■ **EXERCISE DIRECTIONS**
From the listing below, copy only the lines running from the line that contains "Continue the Blender" to the line that contains "seated = mouth + towards * SEAT_GAP", both included.

── RECORD EXTRACTS

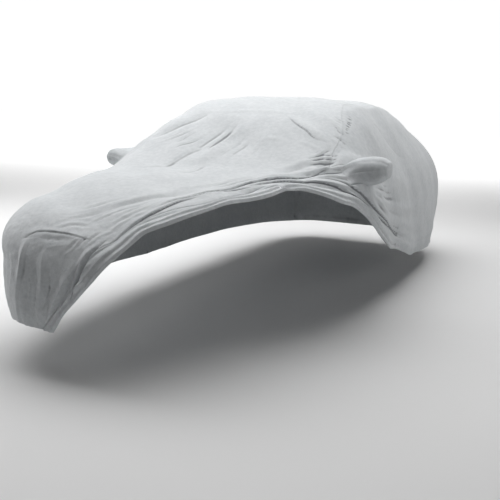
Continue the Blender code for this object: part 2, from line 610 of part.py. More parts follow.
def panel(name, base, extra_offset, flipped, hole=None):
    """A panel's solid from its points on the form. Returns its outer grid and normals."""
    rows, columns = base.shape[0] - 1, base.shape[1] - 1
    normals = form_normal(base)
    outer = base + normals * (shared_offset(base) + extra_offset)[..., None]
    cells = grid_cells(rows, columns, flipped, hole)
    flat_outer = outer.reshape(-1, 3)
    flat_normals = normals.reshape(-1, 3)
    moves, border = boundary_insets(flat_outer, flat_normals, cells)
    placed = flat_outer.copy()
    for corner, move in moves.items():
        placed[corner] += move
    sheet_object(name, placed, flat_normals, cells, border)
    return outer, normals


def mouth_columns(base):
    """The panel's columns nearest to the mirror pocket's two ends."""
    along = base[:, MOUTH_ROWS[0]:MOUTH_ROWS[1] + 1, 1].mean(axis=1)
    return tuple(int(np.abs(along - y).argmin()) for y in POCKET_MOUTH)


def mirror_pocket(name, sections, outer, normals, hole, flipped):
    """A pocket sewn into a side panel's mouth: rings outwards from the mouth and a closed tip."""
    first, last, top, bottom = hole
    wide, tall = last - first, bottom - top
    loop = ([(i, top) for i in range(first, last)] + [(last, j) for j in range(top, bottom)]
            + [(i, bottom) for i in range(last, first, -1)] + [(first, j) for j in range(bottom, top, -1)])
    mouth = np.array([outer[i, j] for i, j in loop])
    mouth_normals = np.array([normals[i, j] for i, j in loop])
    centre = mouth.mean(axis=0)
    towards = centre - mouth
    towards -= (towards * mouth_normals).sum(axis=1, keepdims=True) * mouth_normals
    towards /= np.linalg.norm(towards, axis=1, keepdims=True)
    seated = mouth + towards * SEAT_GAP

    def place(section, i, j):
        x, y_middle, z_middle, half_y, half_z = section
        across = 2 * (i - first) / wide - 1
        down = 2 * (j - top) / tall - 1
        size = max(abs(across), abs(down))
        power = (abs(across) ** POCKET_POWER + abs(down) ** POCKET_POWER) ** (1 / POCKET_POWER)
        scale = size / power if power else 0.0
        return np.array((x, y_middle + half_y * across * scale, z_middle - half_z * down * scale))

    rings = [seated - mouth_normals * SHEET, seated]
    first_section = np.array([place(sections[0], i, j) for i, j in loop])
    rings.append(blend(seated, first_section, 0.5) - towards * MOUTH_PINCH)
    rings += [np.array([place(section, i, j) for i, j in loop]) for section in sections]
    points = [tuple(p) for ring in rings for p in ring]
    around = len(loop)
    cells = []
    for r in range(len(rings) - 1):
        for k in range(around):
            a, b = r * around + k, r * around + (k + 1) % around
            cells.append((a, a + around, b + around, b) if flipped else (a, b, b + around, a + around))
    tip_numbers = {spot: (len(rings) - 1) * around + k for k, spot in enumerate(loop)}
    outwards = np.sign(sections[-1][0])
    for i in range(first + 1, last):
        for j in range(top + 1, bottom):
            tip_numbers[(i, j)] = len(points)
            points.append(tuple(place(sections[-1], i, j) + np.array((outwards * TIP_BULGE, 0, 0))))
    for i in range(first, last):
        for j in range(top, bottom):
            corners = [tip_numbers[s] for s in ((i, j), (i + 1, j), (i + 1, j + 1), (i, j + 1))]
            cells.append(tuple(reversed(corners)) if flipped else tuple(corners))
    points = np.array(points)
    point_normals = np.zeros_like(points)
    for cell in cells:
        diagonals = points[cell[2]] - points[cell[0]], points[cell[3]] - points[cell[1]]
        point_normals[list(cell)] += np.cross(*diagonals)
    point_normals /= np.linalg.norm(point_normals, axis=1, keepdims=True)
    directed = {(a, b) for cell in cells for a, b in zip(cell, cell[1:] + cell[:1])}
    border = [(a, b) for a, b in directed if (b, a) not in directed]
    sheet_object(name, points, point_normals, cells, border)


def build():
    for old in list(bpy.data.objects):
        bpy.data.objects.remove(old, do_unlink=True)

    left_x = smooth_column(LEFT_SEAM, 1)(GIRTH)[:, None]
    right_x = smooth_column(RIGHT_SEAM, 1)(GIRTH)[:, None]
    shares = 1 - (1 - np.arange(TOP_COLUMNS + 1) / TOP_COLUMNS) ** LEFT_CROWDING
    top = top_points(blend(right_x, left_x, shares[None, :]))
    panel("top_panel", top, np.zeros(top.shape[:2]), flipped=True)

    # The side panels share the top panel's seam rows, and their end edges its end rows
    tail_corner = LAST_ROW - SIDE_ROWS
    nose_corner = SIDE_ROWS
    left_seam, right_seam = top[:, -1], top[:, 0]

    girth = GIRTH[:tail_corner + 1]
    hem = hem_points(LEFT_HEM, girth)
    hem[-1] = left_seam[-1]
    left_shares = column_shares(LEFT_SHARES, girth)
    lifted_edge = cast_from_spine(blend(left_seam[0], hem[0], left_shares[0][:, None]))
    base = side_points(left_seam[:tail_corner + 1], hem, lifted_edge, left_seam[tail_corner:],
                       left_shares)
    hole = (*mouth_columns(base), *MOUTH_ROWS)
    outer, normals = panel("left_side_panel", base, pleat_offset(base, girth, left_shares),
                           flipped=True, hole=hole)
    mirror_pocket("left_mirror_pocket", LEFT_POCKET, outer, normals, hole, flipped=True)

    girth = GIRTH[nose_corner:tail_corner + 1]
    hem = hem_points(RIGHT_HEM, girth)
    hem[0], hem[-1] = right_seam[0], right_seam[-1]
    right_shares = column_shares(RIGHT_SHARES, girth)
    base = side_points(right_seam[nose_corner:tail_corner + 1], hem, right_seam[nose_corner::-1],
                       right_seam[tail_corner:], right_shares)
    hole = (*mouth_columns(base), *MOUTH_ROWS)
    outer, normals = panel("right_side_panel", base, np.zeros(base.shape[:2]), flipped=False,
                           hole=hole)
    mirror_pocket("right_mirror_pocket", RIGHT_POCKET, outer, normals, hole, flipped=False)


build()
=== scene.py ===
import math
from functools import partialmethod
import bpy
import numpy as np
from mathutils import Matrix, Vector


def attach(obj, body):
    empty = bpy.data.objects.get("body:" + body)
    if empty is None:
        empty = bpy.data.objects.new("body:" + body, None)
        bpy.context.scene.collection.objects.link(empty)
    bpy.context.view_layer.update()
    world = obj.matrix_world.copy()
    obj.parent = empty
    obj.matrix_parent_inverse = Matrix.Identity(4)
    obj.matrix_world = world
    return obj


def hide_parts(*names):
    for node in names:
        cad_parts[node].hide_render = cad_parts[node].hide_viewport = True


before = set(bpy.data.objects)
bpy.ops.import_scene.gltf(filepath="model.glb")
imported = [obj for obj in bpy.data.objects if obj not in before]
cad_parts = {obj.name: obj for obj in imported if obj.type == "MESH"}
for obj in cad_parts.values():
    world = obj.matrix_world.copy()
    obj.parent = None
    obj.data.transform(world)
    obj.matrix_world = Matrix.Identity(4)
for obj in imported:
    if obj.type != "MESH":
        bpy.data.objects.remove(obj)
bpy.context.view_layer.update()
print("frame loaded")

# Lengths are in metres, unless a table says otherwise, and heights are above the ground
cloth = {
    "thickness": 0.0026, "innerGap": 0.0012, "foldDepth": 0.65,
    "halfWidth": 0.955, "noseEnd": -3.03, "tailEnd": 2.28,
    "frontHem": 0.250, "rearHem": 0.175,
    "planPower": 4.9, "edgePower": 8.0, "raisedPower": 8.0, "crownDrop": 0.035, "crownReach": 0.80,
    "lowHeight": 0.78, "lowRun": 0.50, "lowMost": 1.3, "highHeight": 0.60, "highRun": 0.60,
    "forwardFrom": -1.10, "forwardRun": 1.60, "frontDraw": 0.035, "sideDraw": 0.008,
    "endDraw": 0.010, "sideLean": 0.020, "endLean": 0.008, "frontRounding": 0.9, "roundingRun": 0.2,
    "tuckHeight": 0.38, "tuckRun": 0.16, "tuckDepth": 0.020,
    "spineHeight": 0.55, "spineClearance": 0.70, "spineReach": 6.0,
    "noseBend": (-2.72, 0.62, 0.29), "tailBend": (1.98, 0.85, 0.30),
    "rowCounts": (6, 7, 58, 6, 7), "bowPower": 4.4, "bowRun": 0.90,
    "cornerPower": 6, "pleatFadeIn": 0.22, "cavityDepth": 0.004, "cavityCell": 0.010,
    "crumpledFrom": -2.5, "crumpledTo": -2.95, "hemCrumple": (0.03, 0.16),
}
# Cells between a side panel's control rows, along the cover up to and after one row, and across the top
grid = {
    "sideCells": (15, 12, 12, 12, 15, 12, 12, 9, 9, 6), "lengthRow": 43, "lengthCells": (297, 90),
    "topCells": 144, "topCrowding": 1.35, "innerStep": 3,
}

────
── RECORD EXTRACTS

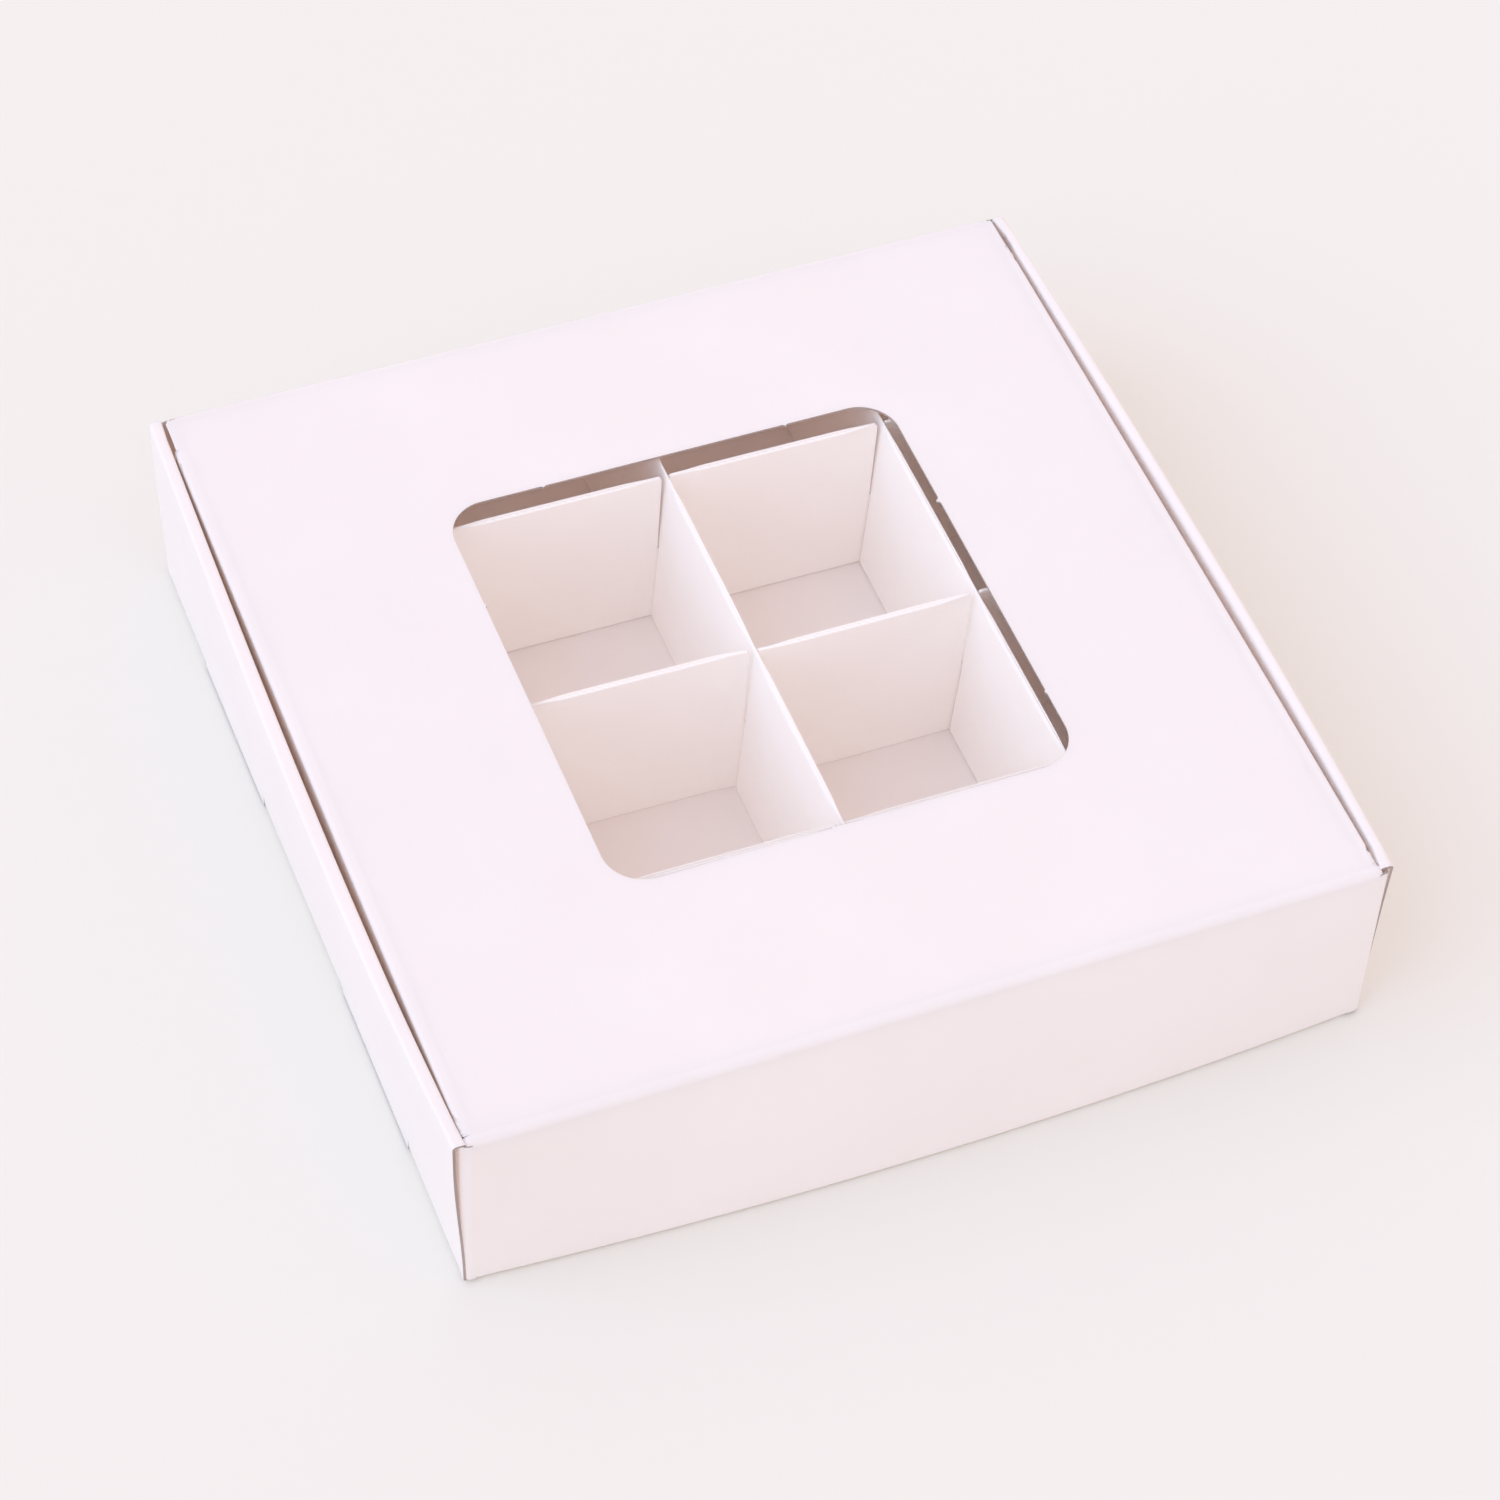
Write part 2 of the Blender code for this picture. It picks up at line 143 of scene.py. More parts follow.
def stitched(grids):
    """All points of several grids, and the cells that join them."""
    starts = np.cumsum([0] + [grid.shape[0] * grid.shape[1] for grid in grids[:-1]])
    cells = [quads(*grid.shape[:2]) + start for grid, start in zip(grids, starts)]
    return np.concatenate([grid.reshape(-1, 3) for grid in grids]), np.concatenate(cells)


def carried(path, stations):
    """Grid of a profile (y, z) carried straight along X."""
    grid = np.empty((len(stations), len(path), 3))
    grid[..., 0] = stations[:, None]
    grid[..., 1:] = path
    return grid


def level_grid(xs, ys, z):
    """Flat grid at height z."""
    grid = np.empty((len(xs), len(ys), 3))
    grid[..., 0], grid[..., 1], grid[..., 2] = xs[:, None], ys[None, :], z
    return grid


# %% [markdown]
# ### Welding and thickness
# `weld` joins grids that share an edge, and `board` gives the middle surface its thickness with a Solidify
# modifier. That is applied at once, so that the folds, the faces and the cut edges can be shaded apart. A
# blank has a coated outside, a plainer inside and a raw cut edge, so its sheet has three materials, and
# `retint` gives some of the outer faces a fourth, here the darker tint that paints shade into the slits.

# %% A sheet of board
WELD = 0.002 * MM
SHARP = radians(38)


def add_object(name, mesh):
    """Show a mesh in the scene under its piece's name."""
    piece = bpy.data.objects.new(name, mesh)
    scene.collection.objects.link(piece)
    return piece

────

■ **WRITTEN REPLY**
Continue the Blender code for this object: part 2, from line 610 of part.py. More parts follow.
def panel(name, base, extra_offset, flipped, hole=None):
    """A panel's solid from its points on the form. Returns its outer grid and normals."""
    rows, columns = base.shape[0] - 1, base.shape[1] - 1
    normals = form_normal(base)
    outer = base + normals * (shared_offset(base) + extra_offset)[..., None]
    cells = grid_cells(rows, columns, flipped, hole)
    flat_outer = outer.reshape(-1, 3)
    flat_normals = normals.reshape(-1, 3)
    moves, border = boundary_insets(flat_outer, flat_normals, cells)
    placed = flat_outer.copy()
    for corner, move in moves.items():
        placed[corner] += move
    sheet_object(name, placed, flat_normals, cells, border)
    return outer, normals


def mouth_columns(base):
    """The panel's columns nearest to the mirror pocket's two ends."""
    along = base[:, MOUTH_ROWS[0]:MOUTH_ROWS[1] + 1, 1].mean(axis=1)
    return tuple(int(np.abs(along - y).argmin()) for y in POCKET_MOUTH)


def mirror_pocket(name, sections, outer, normals, hole, flipped):
    """A pocket sewn into a side panel's mouth: rings outwards from the mouth and a closed tip."""
    first, last, top, bottom = hole
    wide, tall = last - first, bottom - top
    loop = ([(i, top) for i in range(first, last)] + [(last, j) for j in range(top, bottom)]
            + [(i, bottom) for i in range(last, first, -1)] + [(first, j) for j in range(bottom, top, -1)])
    mouth = np.array([outer[i, j] for i, j in loop])
    mouth_normals = np.array([normals[i, j] for i, j in loop])
    centre = mouth.mean(axis=0)
    towards = centre - mouth
    towards -= (towards * mouth_normals).sum(axis=1, keepdims=True) * mouth_normals
    towards /= np.linalg.norm(towards, axis=1, keepdims=True)
    seated = mouth + towards * SEAT_GAP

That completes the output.